## TASK GOAL
Return the lines from the one that contains "extrude(amount=knot_length)" through the one that contains "imported = [obj", both included, exactly as written and with nothing added.

+++ SOURCE DATA +++

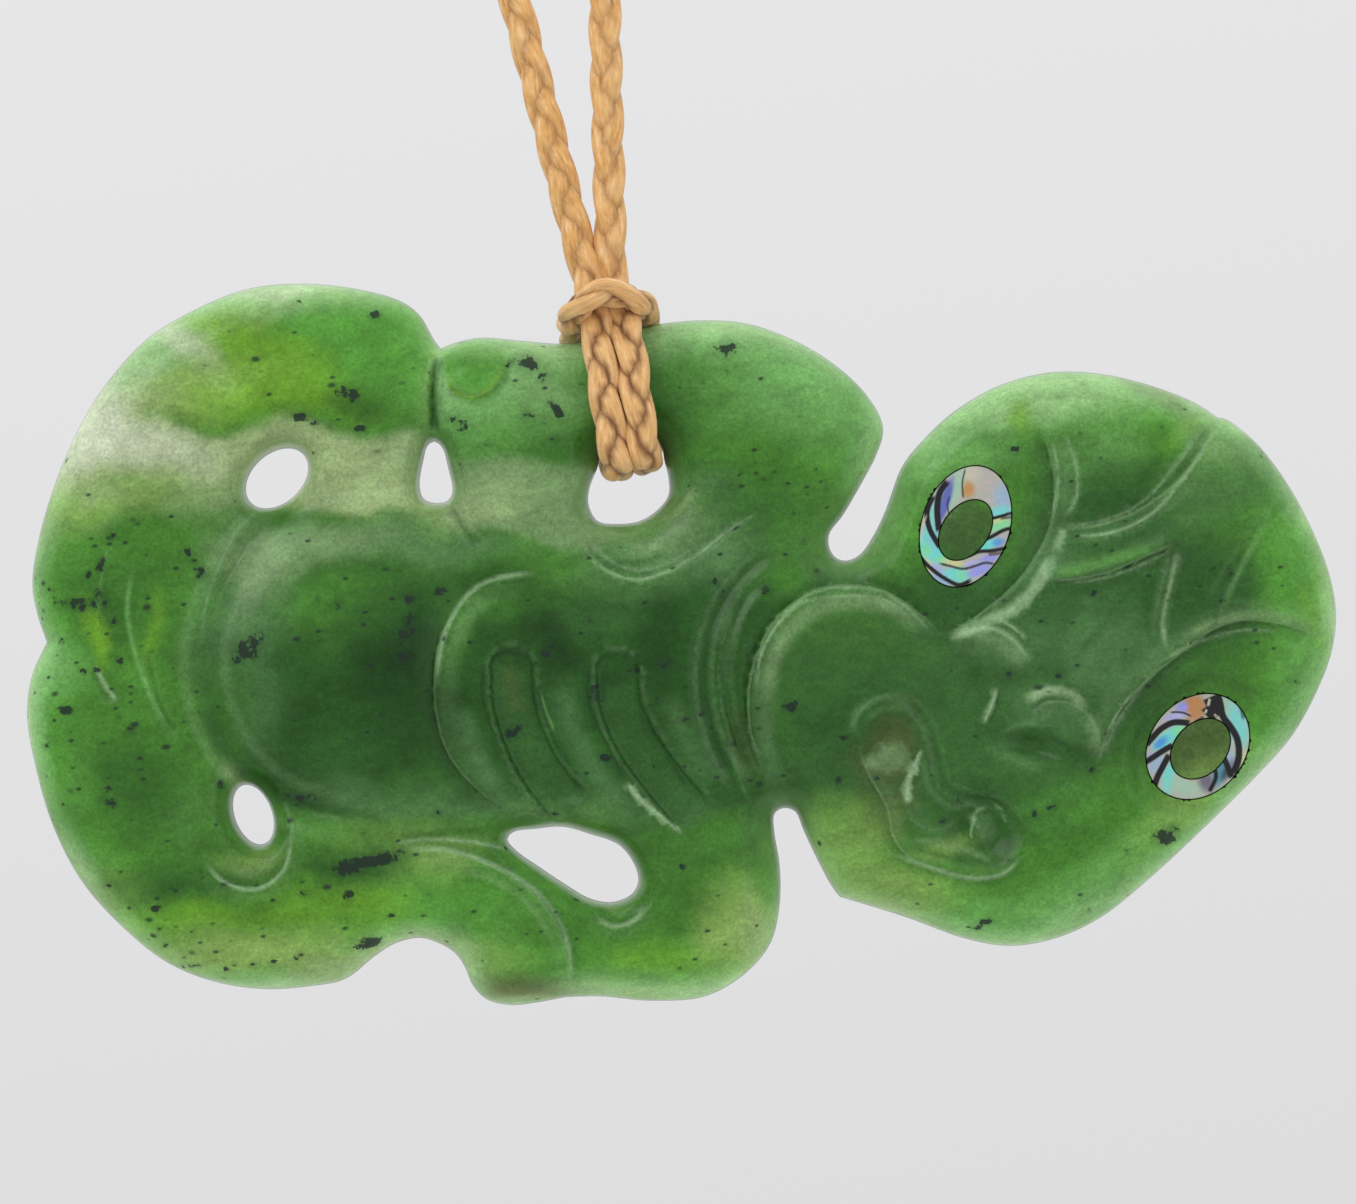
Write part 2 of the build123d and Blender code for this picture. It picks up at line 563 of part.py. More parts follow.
def bend_radii(points):
    """The radius of each corner of a route, as large as its two runs allow."""
    corners = [Vector(*point) for point in points]
    radii = []
    for before, here, after in zip(corners, corners[1:], corners[2:]):
        turn = (here - before).get_angle(after - here)
        shorter = min((here - before).length, (after - here).length)
        radii.append(0.45 * shorter / math.tan(math.radians(turn / 2)))
    return radii


def cord_tube(name, points):
    """One stretch of cord along straight runs joined by arcs."""
    radii = bend_radii(points)
    print(name, "radii", [round(radius, 1) for radius in radii])
    with BuildPart() as tube:
        with BuildLine() as path:
            FilletPolyline(*points, radius=radii)
        with BuildSketch(Plane(origin=path.line @ 0, z_dir=path.line % 0)):
            Circle(cord_diameter / 2)
        sweep()
    length = sum(edge.length for edge in path.edges())
    straight = math.pi * cord_diameter ** 2 / 4 * length
    print(name, "length", round(length, 1), "volume", round(tube.part.volume, 1), "of", round(straight, 1))
    return tube.part


facets = pendant_facets()
print("pendant facets", len(facets))
with BuildPart() as pendant:
    add(Solid(Shell([Face(Wire.make_polygon(facet, close=True)) for facet in facets])))
pendant.part.label = "pendant"


def eye_ring(outer, pupil):
    """A flat shell ring between two ovals, its front edges eased."""
    unit = figure_length / 100
    along, up = on_figure((outer.along, outer.up))
    shift = on_figure((pupil.along - outer.along, pupil.up - outer.up))
    seat = hung(along, up, eye_height(outer) - ring_thickness)
    c, s = math.cos(math.radians(outer.lean)), math.sin(math.radians(outer.lean))
    turn = math.radians(outer.lean - hang_tilt)
    with BuildPart() as ring:
        with BuildSketch(Plane(origin=seat, x_dir=(math.cos(turn), 0, math.sin(turn)), z_dir=(0, -1, 0))):
            Ellipse(outer.half_long * unit, outer.half_short * unit)
            with Locations((shift[0] * c + shift[1] * s, shift[1] * c - shift[0] * s)):
                Ellipse(pupil.half_long * unit, pupil.half_short * unit, rotation=pupil.lean - outer.lean,
                        mode=Mode.SUBTRACT)
        extrude(amount=ring_thickness)
        fillet(ring.edges().group_by(Axis.Y)[0], ring_edge)
    return ring.part


with BuildPart() as eye_ring_upper:
    add(eye_ring(*eye_rings["eye_ring_upper"]))
eye_ring_upper.part.label = "eye_ring_upper"

with BuildPart() as eye_ring_lower:
    add(eye_ring(*eye_rings["eye_ring_lower"]))
eye_ring_lower.part.label = "eye_ring_lower"

# The arm inside the lark's head, measured where the legs cross it
cord_stand = cord_gap + cord_diameter / 2
leg_pitch = cord_diameter + leg_gap
leg_low_pitch = cord_diameter + leg_low_gap


def top_at_legs(loop):
    """The highest place of a hung loop near the legs."""
    places = np.array([hung(along, up, 0) for along, up in loop])
    return places[np.abs(places[:, 0] - leg_middle) < leg_pitch][:, 2].max()


arm_top = top_at_legs(outline)
leg_low = top_at_legs(cord_hole_loop) - leg_low_drop
arm_shares = [(along, up) for along in arm_sample_along for up in arm_sample_up]
arm_sample = knot_middle + on_figure(arm_shares)
leg_front = -(float(front_surface(arm_sample).max()) + cord_stand)
leg_back = float(back_surface(arm_sample).max()) + cord_stand


def knot_leg(side, corner):
    """One leg of the lark's head: down the arm's front, through the hole and up behind to a corner."""
    foot, above = Vector(*strand_route[0]), Vector(*strand_route[1])
    bend = foot - (above - foot).normalized() * strand_foot
    across = leg_middle + side * leg_pitch / 2
    low = Vector(leg_middle + side * leg_low_pitch / 2, leg_back, leg_low)
    meet = low + (Vector(*corner) - low) * leg_meet
    return [
        (side * foot.X, foot.Y, foot.Z),
        (side * bend.X, bend.Y, bend.Z),
        (across, leg_front, arm_top - leg_top_drop),
        (low.X, leg_front, low.Z),
        (low.X, low.Y, low.Z),
        (meet.X, meet.Y, meet.Z),
    ]


bight = [(across, back, arm_top + above) for across, back, above in bight_route]
left_leg = knot_leg(-1, bight[0])
right_leg = knot_leg(1, bight[-1])
with BuildPart() as hitch:
    add(cord_tube("left leg", left_leg))
    add(cord_tube("right leg", right_leg))
    add(cord_tube("bight", [left_leg[-1]] + bight + [right_leg[-1]]))
hitch.part.label = "hitch"

# The ring of cord above the lark's head, in two halves that stop short of it and of the closing knot
foot, above = Vector(*strand_route[0]), Vector(*strand_route[1])
start = foot + (above - foot).normalized() * piece_gap
half_route = [(start.X, start.Y, start.Z)] + list(strand_route[1:])
half_route += [(top_turn, 0.0, top_middle), (knot_length / 2 + piece_gap, 0.0, top_middle)]
with BuildPart() as cord_right:
    add(cord_tube("cord_right", half_route))
cord_right.part.label = "cord_right"

with BuildPart() as cord_left:
    add(cord_tube("cord_left", [(-x, y, z) for x, y, z in half_route]))
cord_left.part.label = "cord_left"

with BuildPart() as cord_knot:
    with BuildSketch(Plane(origin=(-knot_length / 2, 0, top_middle), z_dir=(1, 0, 0))):
        Circle(knot_diameter / 2)
    extrude(amount=knot_length)
    fillet(cord_knot.edges().filter_by(GeomType.CIRCLE), knot_edge)
cord_knot.part.label = "cord_knot"

os.makedirs("parts", exist_ok=True)
export_step(pendant.part, "parts/pendant.step")
export_step(eye_ring_upper.part, "parts/eye_ring_upper.step")
export_step(eye_ring_lower.part, "parts/eye_ring_lower.step")
export_step(hitch.part, "parts/hitch.step")
export_step(cord_left.part, "parts/cord_left.step")
export_step(cord_right.part, "parts/cord_right.step")
export_step(cord_knot.part, "parts/cord_knot.step")
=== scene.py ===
import math
from collections import namedtuple

import bpy
import numpy as np
from bpy.props import FloatProperty, FloatVectorProperty, IntProperty, PointerProperty
from mathutils import Matrix, Vector, noise
from mathutils.geometry import delaunay_2d_cdt


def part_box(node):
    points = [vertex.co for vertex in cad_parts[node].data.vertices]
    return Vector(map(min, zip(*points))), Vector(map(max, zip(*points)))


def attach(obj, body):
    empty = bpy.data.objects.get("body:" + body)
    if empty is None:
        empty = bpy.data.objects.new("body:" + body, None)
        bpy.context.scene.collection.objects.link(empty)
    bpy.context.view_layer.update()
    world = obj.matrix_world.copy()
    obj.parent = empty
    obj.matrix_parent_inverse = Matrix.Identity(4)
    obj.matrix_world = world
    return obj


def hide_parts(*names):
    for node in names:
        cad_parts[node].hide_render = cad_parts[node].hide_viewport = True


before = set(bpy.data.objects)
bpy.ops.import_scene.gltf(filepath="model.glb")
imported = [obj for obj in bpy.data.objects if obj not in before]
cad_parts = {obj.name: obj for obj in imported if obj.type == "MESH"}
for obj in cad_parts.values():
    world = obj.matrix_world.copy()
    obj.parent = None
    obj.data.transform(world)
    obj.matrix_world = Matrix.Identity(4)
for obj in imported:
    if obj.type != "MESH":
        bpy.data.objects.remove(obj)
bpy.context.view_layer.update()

bl_info = {
    "name": "Hei tiki pendant",
    "version": (1, 0, 0),
    "blender": (4, 5, 0),
    "location": "View3D > Sidebar > Pendant",
    "description": "Carves the greenstone figure, inlays its shell eyes, plaits its cord and sets the stage",
    "category": "Object",
}

# The photograph, in its own pixels: the figure's length, where its legs' end and its foot lie, and the
# frame's width and middle
figure_pixels = 1309
figure_left, figure_foot = 27.0, 1005.0
frame_pixels = 1356
frame_middle = (678.0, 602.0)

# An oval on the figure: percent of its length along and of its width up, half its length and half
# its width in percent of the figure's length, and its lean in degrees
Oval = namedtuple("Oval", "along up half_long half_short lean")

# The outline, one table between two sharp corners each, in percent of the figure's length and width
upper_arm_and_brow = (
    (31.6, 91.0), (32.7, 91.8), (34.6, 92.5), (37.7, 92.1), (41.1, 91.7), (44.5, 92.8),
    (48.0, 94.3), (51.4, 94.9), (54.9, 94.5), (58.3, 92.4), (61.3, 89.3), (63.8, 85.3),
    (65.2, 81.4), (65.4, 79.3), (64.9, 76.3), (63.6, 71.8), (62.3, 67.8), (61.3, 65.3),
    (61.3, 63.4), (61.8, 62.0), (62.6, 61.6), (63.6, 62.4), (64.6, 64.9), (65.5, 68.2),
    (66.9, 74.8), (68.6, 78.6), (70.9, 82.4), (74.3, 85.9), (78.2, 87.7), (82.0, 87.5),
    (85.8, 85.9), (89.2, 83.5), (91.0, 81.4),
)
crown_and_jaw = (
    (91.0, 81.4), (91.5, 81.3), (93.8, 78.1), (96.1, 72.8), (98.0, 66.6), (99.4, 60.3),
    (100.0, 54.5), (99.7, 49.2), (98.6, 43.7), (96.6, 37.2), (93.8, 31.5), (90.0, 24.7),
    (85.8, 17.6), (82.0, 12.1), (78.5, 9.2), (75.1, 8.2), (71.7, 9.2), (67.1, 12.2),
    (62.1, 15.0),
)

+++

## OUTPUT OF THE EXERCISE
    extrude(amount=knot_length)
    fillet(cord_knot.edges().filter_by(GeomType.CIRCLE), knot_edge)
cord_knot.part.label = "cord_knot"

os.makedirs("parts", exist_ok=True)
export_step(pendant.part, "parts/pendant.step")
export_step(eye_ring_upper.part, "parts/eye_ring_upper.step")
export_step(eye_ring_lower.part, "parts/eye_ring_lower.step")
export_step(hitch.part, "parts/hitch.step")
export_step(cord_left.part, "parts/cord_left.step")
export_step(cord_right.part, "parts/cord_right.step")
export_step(cord_knot.part, "parts/cord_knot.step")
=== scene.py ===
import math
from collections import namedtuple

import bpy
import numpy as np
from bpy.props import FloatProperty, FloatVectorProperty, IntProperty, PointerProperty
from mathutils import Matrix, Vector, noise
from mathutils.geometry import delaunay_2d_cdt


def part_box(node):
    points = [vertex.co for vertex in cad_parts[node].data.vertices]
    return Vector(map(min, zip(*points))), Vector(map(max, zip(*points)))


def attach(obj, body):
    empty = bpy.data.objects.get("body:" + body)
    if empty is None:
        empty = bpy.data.objects.new("body:" + body, None)
        bpy.context.scene.collection.objects.link(empty)
    bpy.context.view_layer.update()
    world = obj.matrix_world.copy()
    obj.parent = empty
    obj.matrix_parent_inverse = Matrix.Identity(4)
    obj.matrix_world = world
    return obj


def hide_parts(*names):
    for node in names:
        cad_parts[node].hide_render = cad_parts[node].hide_viewport = True


before = set(bpy.data.objects)
bpy.ops.import_scene.gltf(filepath="model.glb")
imported = [obj for obj in bpy.data.objects if obj not in before]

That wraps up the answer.